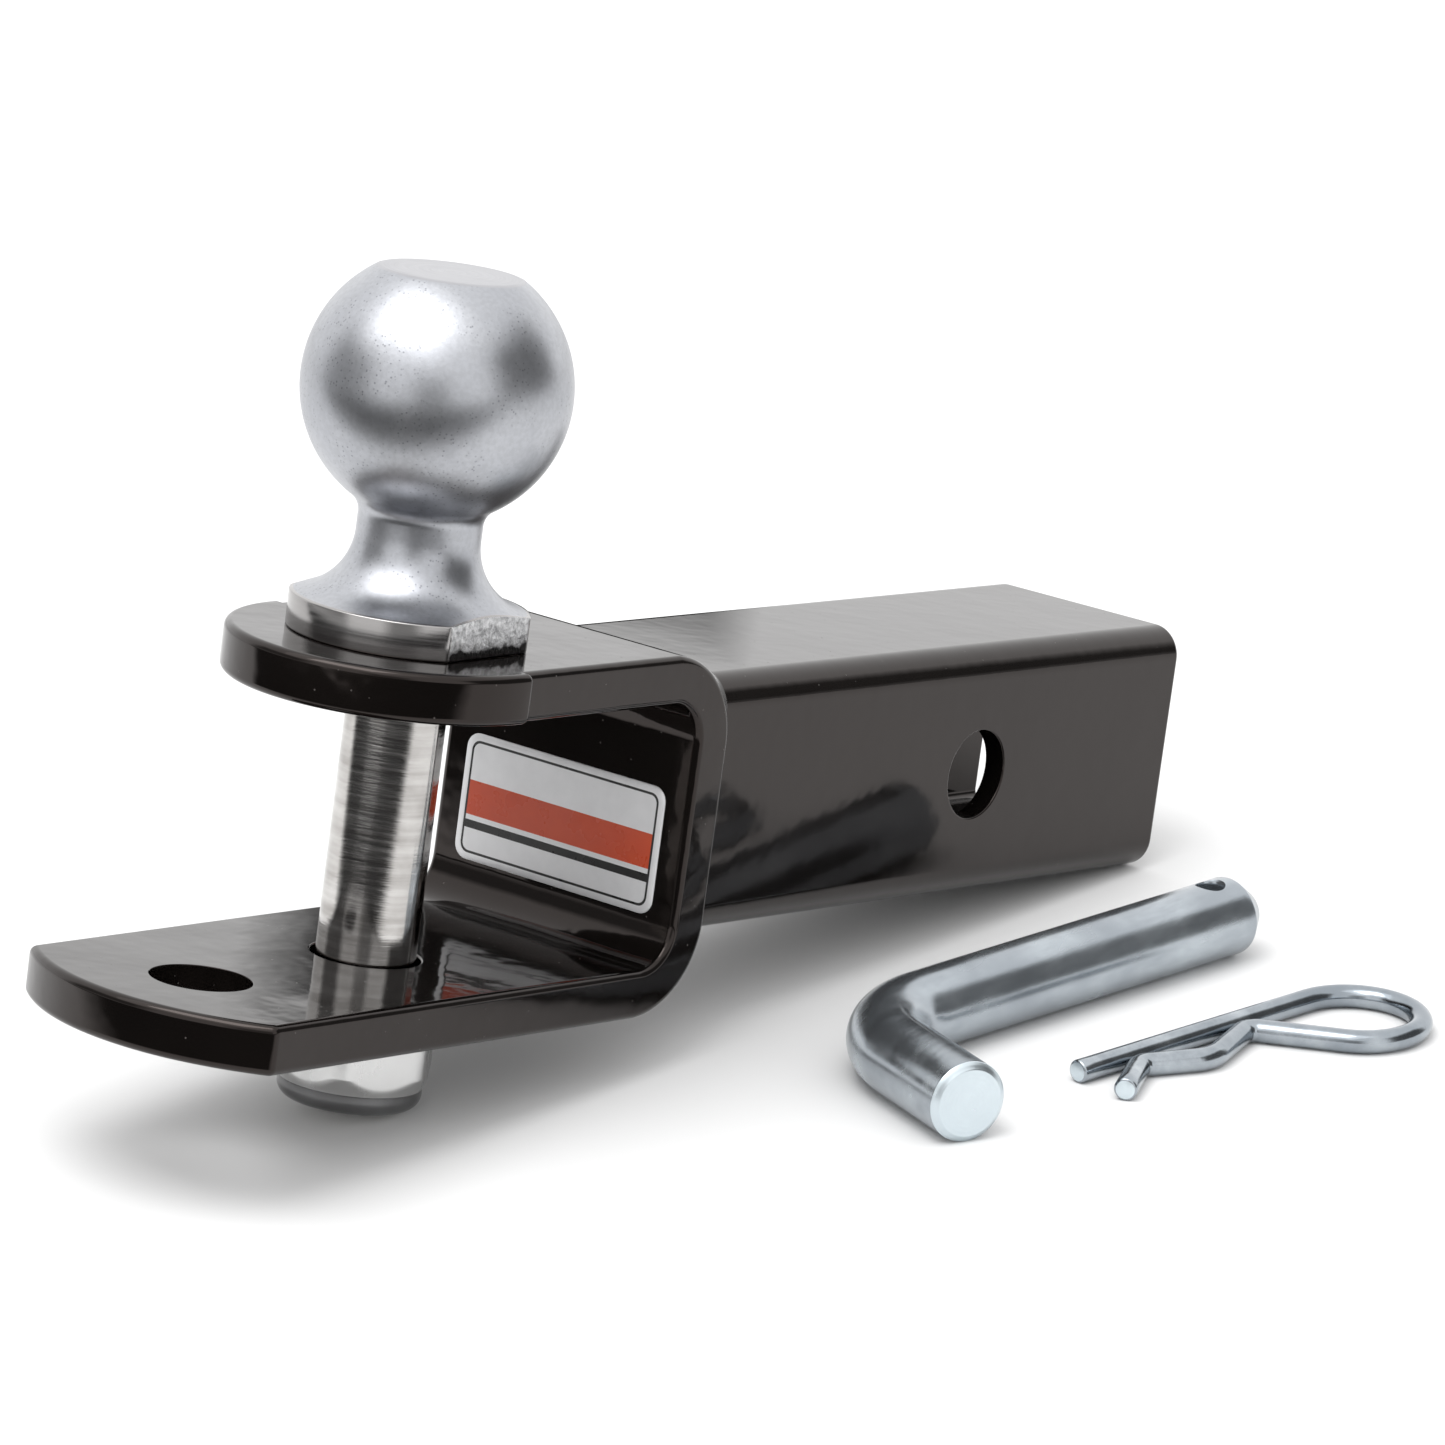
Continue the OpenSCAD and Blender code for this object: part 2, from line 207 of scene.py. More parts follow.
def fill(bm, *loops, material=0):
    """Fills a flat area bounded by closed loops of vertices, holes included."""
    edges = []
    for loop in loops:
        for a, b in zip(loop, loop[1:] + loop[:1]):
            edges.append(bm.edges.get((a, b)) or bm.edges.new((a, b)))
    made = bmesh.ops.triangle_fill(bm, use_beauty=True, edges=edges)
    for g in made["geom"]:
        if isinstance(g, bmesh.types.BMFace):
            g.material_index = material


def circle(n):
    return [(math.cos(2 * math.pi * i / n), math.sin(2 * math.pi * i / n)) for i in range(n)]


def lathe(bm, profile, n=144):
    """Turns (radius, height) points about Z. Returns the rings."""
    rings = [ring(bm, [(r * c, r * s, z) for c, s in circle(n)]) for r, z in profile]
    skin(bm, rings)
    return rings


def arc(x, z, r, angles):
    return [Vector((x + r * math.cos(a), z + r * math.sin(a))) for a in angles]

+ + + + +

▶ [Request]: Give back all the data exactly as written.

▶ [The reply]:
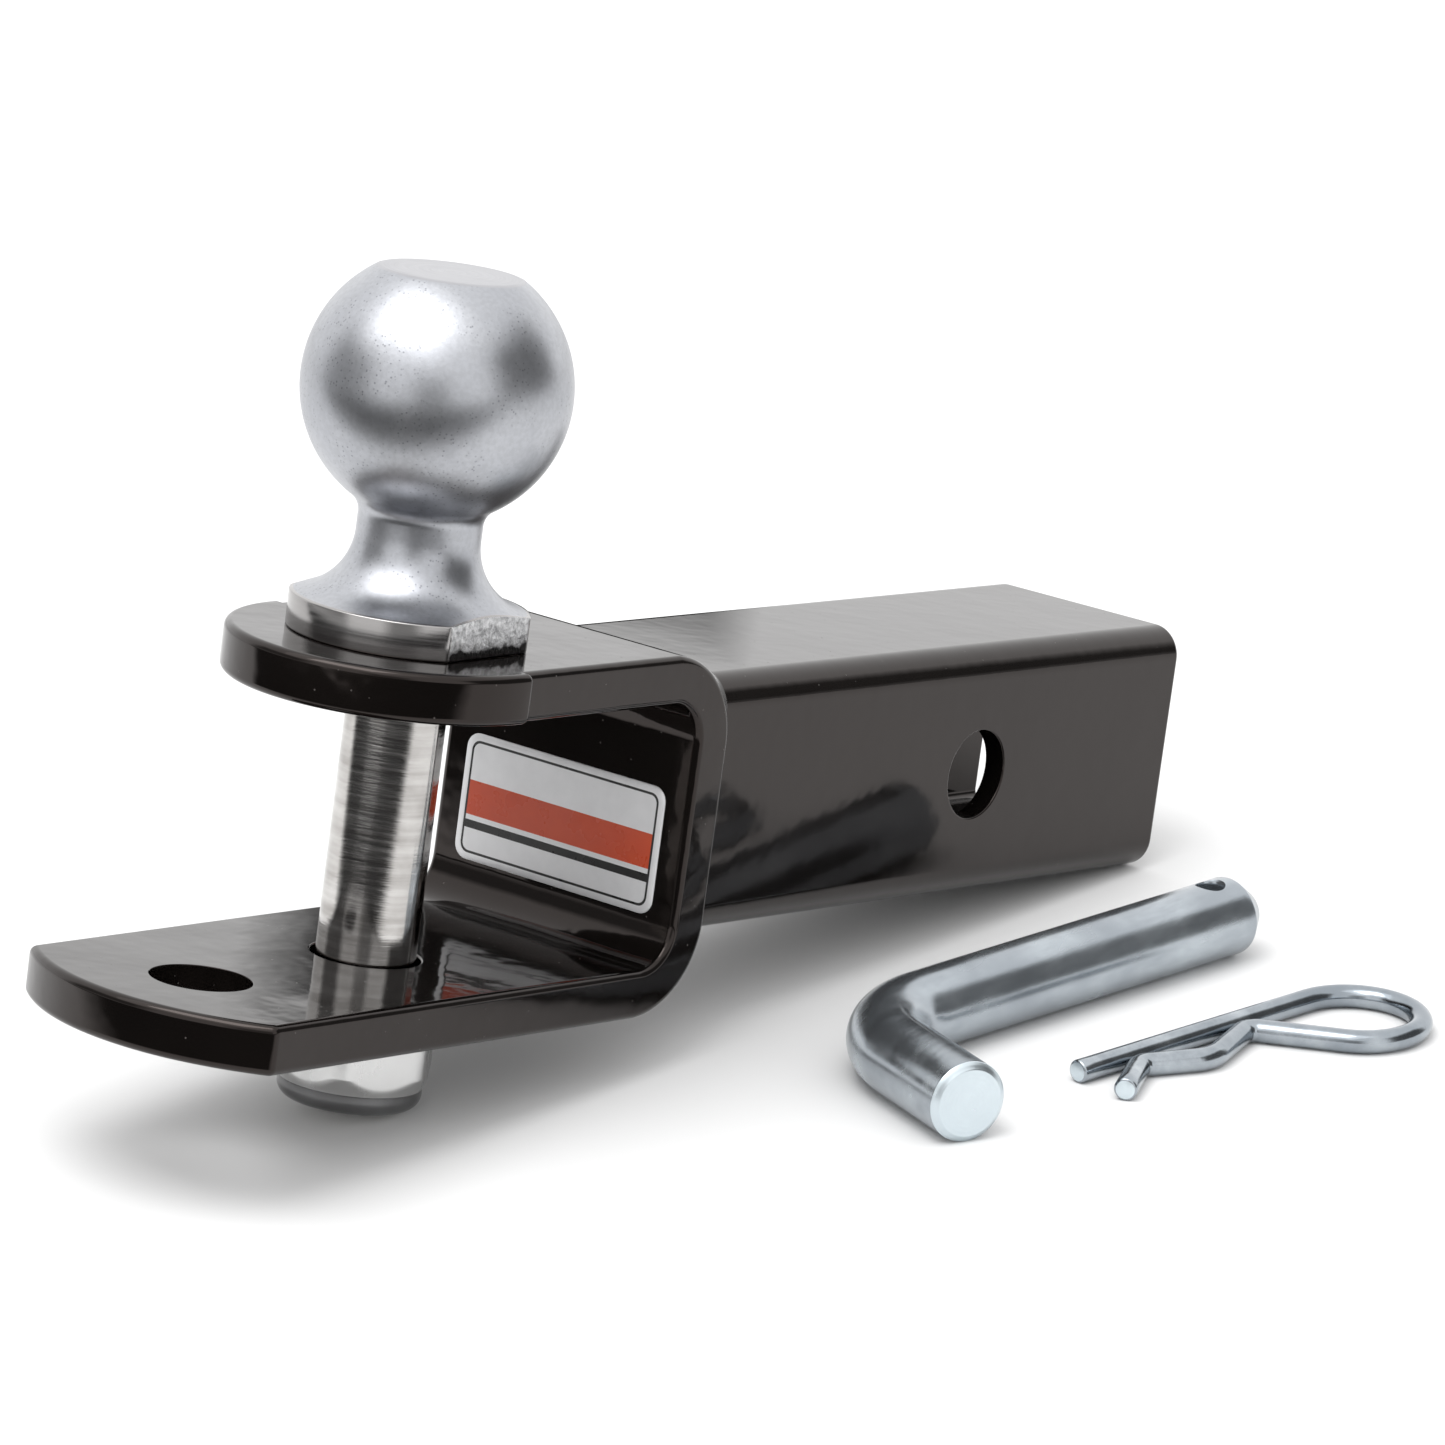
Continue the OpenSCAD and Blender code for this object: part 2, from line 207 of scene.py. More parts follow.
def fill(bm, *loops, material=0):
    """Fills a flat area bounded by closed loops of vertices, holes included."""
    edges = []
    for loop in loops:
        for a, b in zip(loop, loop[1:] + loop[:1]):
            edges.append(bm.edges.get((a, b)) or bm.edges.new((a, b)))
    made = bmesh.ops.triangle_fill(bm, use_beauty=True, edges=edges)
    for g in made["geom"]:
        if isinstance(g, bmesh.types.BMFace):
            g.material_index = material


def circle(n):
    return [(math.cos(2 * math.pi * i / n), math.sin(2 * math.pi * i / n)) for i in range(n)]


def lathe(bm, profile, n=144):
    """Turns (radius, height) points about Z. Returns the rings."""
    rings = [ring(bm, [(r * c, r * s, z) for c, s in circle(n)]) for r, z in profile]
    skin(bm, rings)
    return rings


def arc(x, z, r, angles):
    return [Vector((x + r * math.cos(a), z + r * math.sin(a))) for a in angles]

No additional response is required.